Dans les années 1960 et 1970, l’Algérie comptait 450 salles de cinéma - contre quelques dizaines aujourd’hui - une cinémathèque réputée et une production de qualité, couronnée en 1975 par une Palme d’or à Cannes pour le film Chronique des années de braise de Mohamed Lakhdar-Hamina.

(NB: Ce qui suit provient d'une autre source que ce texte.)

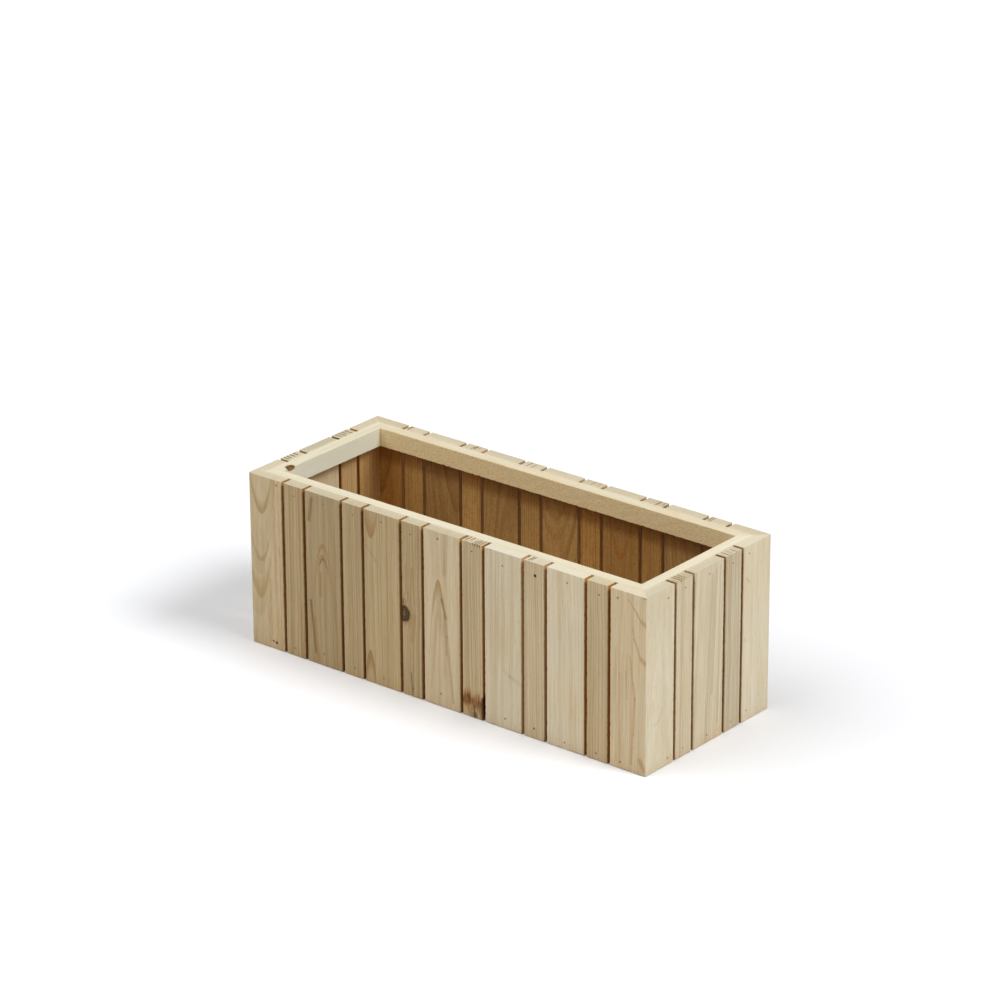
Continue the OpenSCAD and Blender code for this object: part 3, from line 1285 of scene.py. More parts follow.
    def build(self) -> bpy.types.Object:
        """Makes the board, dresses it and puts it in its node's place.

        Returns:
            The board's object.
        """
        points, faces = self.lattice()
        for step in (self.bored, self.grooved, self.rounded, self.worn, self.mitred, self.hollowed):
            points = step(points)
        material = self.timber.material(self)
        piece = mesh_piece(f"{self.node}_wood", self.lay.placed(points), faces, material)
        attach(piece, BODY)
        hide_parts(self.node)
        log.info("%s: %d faces, %.1f x %.1f x %.1f mm", piece.name, len(faces), *self.size)
        return piece


def chosen_timber(seed: int, width: float, tones: tuple[Tone, ...]) -> Timber:
    """Picks a finish for a board of no special figure.

    A narrow board is sawn with its rings square to the face, so that they show as straight lines. A wide one
    is sawn flat at some distance from the pith, which shows as arches.

    Args:
        seed: The start of the random draws.
        width: The board's width.
        tones: The tones to choose from.

    Returns:
        The finish.
    """
    draw = np.random.default_rng(seed)
    narrow = width < 40.0
    if narrow:
        across = draw.choice([-1.0, 1.0]) * draw.uniform(90.0, 160.0)
    else:
        across = draw.uniform(-5.0, width + 5.0)
    growth = Growth(
        across=float(across),
        behind=float(draw.uniform(5.0, 40.0) if narrow else draw.uniform(28.0, 75.0)),
        taper=float(draw.choice([-1.0, 1.0]) * draw.uniform(0.02, 0.09)),
        lean=float(draw.uniform(-0.02, 0.02)),
        year=float(draw.uniform(3.2, 4.6) if narrow else draw.uniform(3.0, 5.0)),
        strength=float(draw.uniform(0.5, 0.75)),
    )
    grooves = tuple(
        Groove(float(place), float(draw.uniform(0.6, 0.95)), float(draw.uniform(0.8, 1.7)), *torn_run(draw))
        for place in np.sort(draw.uniform(3.0, width - 3.0, int(draw.integers(3, 6))))
    )
    tone = tones[int(draw.integers(len(tones)))]
    shade = float(draw.uniform(0.9, 1.0))
    glow = float(draw.uniform(0.88, 1.12))
    return Timber(
        tone=tone,
        growth=growth,
        seed=seed,
        grooves=grooves[1:] if narrow else (),
        edges=0.6,
        shade=shade,
        end_grain=tuple(glow * part for part in Timber.end_grain),
        torn=(0.42, 0.26, 0.12),
    )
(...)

A partir des années 1980, ce pays riche en hydrocarbures a vu disparaître petit à petit ses salles de cinéma, son industrie et ses talents sous les effets conjugués de l’instabilité politique et de la crise économique. Un déclin qui s’est accéléré pendant la «décennie noire» de guerre civile entre le gouvernement et des groupes islamistes (1992-2002), avec le départ de nombreux professionnels et de nouvelles fermetures de salles, dépeintes par certains extrémistes comme «des lieux de débauche». Durant cette période sombre, «les cinéastes de la diaspora, comme Nadir Moknèche ou Rachid Bouchareb, ont comblé le vide, en réalisant des sujets sur l’Algérie», dit à l’AFP Ahmed Bedjaoui, producteur et critique considéré comme le «Monsieur cinéma» algérien. Récemment, le président Abdelmadjid Tebboune a affiché «sa volonté politique et sa détermination de soutenir le cinéma», selon M. Bedjaoui, en créant en décembre dernier une Instance nationale pour stimuler la production cinématographique, les tournages de films en Algérie et promouvoir les talents locaux. Mais le 2 avril, le Parlement a adopté une loi menaçant de prison tout producteur dont les œuvres portent atteinte à la religion, à l’histoire de la guerre d’indépendance ou à la morale. «Une loi de la honte» pour la réalisatrice Sofia Djama. «Hier la presse, aujourd’hui le cinéma, demain la littérature, la peinture, et toute forme de création qui ne leur conviendra pas, seront censurés», a-t-elle réagi sur Facebook. Exemple de tensions au sein du pouvoir autour de l’industrie cinématographique, le film de Bachir Derrais sur Larbi Ben M’hidi, héros de la Guerre de libération (1954-1962) tué par l’armée française, a subi des blocages et interdictions pendant six ans avant d’être finalement projeté en avant-première à Alger le 4 mars.
Un pays de cinéma
Il faudrait «donner un peu plus de liberté aux cinéastes», préconise Ahmed Bedjaoui, notant aussi que «le cinéma algérien est riche de ses talents et pauvre de ses moyens». Une nouvelle génération émerge mais doit souvent faire des pieds et des mains pour sortir un film. Comme le réalisateur de 39 ans Amir Bensaïfi, rencontré par l’AFP fin 2023 lors d’un festival à Bejaïa (est). «Je n’ai pas eu de financements, c’est de l’autoproduction. Sur mon film, il y a plein de techniciens professionnels algériens qui ont cru au projet et qui sont tous producteurs», a-t-il raconté. Sa collègue, Imène Ayadi, 34 ans, a trouvé ses financements en France mais a «tourné en Algérie en arabe, avec des techniciens et comédiens algériens». Fouad Trifi, assistant-réalisateur et co-fondateur de la première agence de casting algérienne, est convaincu que l’Algérie reste un pays de cinéma. «Il y a vraiment une énergie, une envie. Il y a un public. On le voit à travers les festivals avec des salles combles», souligne-t-il. Il y a une pénurie criante de salles ce qui laisse le cinéma dans un état «embryonnaire, cantonné à des projections en avant-première», raconte à l’AFP le réalisateur Bachir Derrais. Pour relancer le secteur, le critique Ahmed Bedjaoui préconise d’investir dans les multiplexes et de construire de nouvelles salles. Un premier complexe de 990m2 comprenant quatre salles a ouvert en août 2023 à Chéraga, en banlieue d’Alger, au sein d’un centre commercial. En six mois, il a réalisé un chiffre d’affaires de 90 millions de dinars (plus de 620 000 euros), selon son gérant Riad Aït Aoudia. «C’est le premier cinéma de cette envergure», a assuré à l’AFP Rym Khaldi, responsable de la communication d’un groupe, désireux, selon elle, de promouvoir les films algériens pour un plus grand rayonnement culturel du cinéma national.